Sur quoi portera demain la vague prévisible de décrets présidentiels  ? Il y a l’embarras du choix entre le démantèlement d’Obamacare (la réforme de l’assurance-santé), la suppression de réglementations fiscales, énergétiques et environnementales de l’administration précédente, ainsi que la mise en oeuvre du mur séparant totalement les États-Unis du Mexique… Trois grands dossiers vont par la suite occuper le devant de la scène : la mise au point d’un plan de relance budgétaire massif prenant le relais de la politique monétaire de la Fed, le détricotage plus ou moins prononcé de la régulation financière, et la diminution de la pression fiscale pesant sur les entreprises.
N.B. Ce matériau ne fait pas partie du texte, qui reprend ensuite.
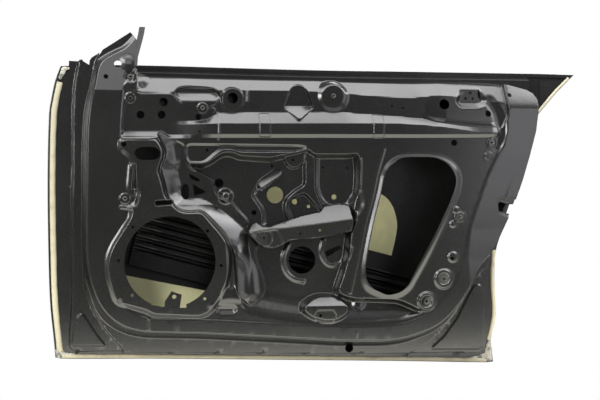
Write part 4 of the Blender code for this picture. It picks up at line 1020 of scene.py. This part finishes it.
def daubed(name, broad, fine, span, share, colours, rough, weight, strength, depth):
    """A matt finish in two tones: the broad noise mixes them, and both noises give its relief."""
    finish = Finish(name)
    broad, fine = finish.noise(*broad), finish.noise(*fine)
    base = finish.mixed(broad.clamped(*span) * share, *colours)
    finish.set(Base_Color=base, Roughness=rough[0] + (fine - 0.5) * rough[1])
    finish.bump(broad * weight + fine * (1 - weight), strength, depth)
    return finish.material


primer = coated("dark_electrocoat", (0.0055, 0.0058, 0.0048), 0.22)
skin_coat = coated("skin_electrocoat", (0.006, 0.006, 0.0055), 0.26, dust=0.02, shine=1.5)
beam_coat = coated("beam_electrocoat", (0.006, 0.006, 0.0055), 0.25, shine=1.4)
bracket_coat = coated("bracket_electrocoat", (0.007, 0.007, 0.006), 0.27)
nut_finish = coated("plated_nut", (0.07, 0.07, 0.065), 0.30, 0.5)
sealant = daubed("cream_sealant", (30, 4, 0.6), (240, 3, 0.6), (0.52, 0.75), 0.55,
                 ((0.56, 0.52, 0.37), (0.30, 0.27, 0.18)), (0.55, 0.2), 0.6, 0.5, 0.0012)
smeared = daubed("wiped_sealant", (110, 4, 0.6), (240, 3, 0.6), (0.40, 0.60), 1,
                 ((0.55, 0.53, 0.44), (0.16, 0.16, 0.145)), (0.5, 0), 0, 0.4, 0.001)
pad_material = daubed("damping_pad", (14, 3, 0.6), (500, 2, 0.6), (0.35, 0.7), 1,
                      ((0.78, 0.76, 0.43), (0.66, 0.64, 0.36)), (0.75, 0.2), 0, 0.3, 0.0006)

# The inner panel's windows, each with its level and corner radius, and its round holes by level.
windows_px = (
    ([(153.5, 225), (153.5, 218.5), (188, 221), (188, 228)], TRIM_LEVEL, 0.002),
    ([(151, 300), (151, 305), (175, 307.5), (186, 307.5), (186, 300)], TRIM_LEVEL, 0.002),
    (access_opening_px, TRIM_LEVEL, 0.01),
    (grab_slot_px, TRIM_LEVEL, 0.006),
    (latch_notch_px, TRIM_LEVEL, 0.002),
    ([(189, 174), (193, 175), (201, 180), (198, 181.5), (191, 179)], STEP_LEVEL, 0.003),
    ([(193, 184), (207, 192), (195, 196)], STEP_LEVEL, 0.003),
    ([(181, 189), (184, 184), (188, 184), (189.5, 190), (189, 199), (185, 200), (181.5, 196)],
     STEP_LEVEL, 0.005),
    ([(324.8, 251.5), (327, 257), (341.5, 249), (340, 245)], RECESS_LEVEL, 0.003),
    ([(155, 201), (172, 200), (172.5, 204), (155.5, 205)], SPEAKER_LEVEL, 0.002),
    ([(478, 89), (479.6, 89), (479.6, 98), (478, 98)], POCKET_LEVEL, 0.001),
)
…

Des effets combinés de ces mesures sur la croissance sont attendus, mais la Fed a déjà fait part de ses inquiétudes devant le recours massif à l’endettement qui en résultera, ainsi que devant une politique expansionniste susceptible de générer une poussée inflationniste… Pratiquant l’art du réglage fin et progressif de sa politique monétaire, elle voit arriver avec ses gros sabots une politique ne s’embarrassant pas de ses propres précautions, qui risque de rompre une stabilisation chèrement acquise de la situation.

Au plan international, un premier effet ne s’est pas fait attendre, une poussée des taux obligataires est enregistrée qui, si elle devait se poursuivre, aurait des conséquences déstabilisatrices en Europe. Par ailleurs, les grandes banques centrales ne vont plus unir leurs efforts dans le cadre d’une même politique, compliquant la tâche de chacune d’entre elle et laissant au final une plus grande latitude aux marchés. Dans le contexte de crise financière chronique que nous connaissons, c’est donner à celle-ci l’occasion de se rappeler au bon souvenir de ceux qui en prendront la responsabilité.

Par l’outrance de sa politique comme de son personnage, Donald Trump est l’expression aboutie de cette crise qui n’en finit pas, donnant à celle-ci l’occasion accrue de rebondir.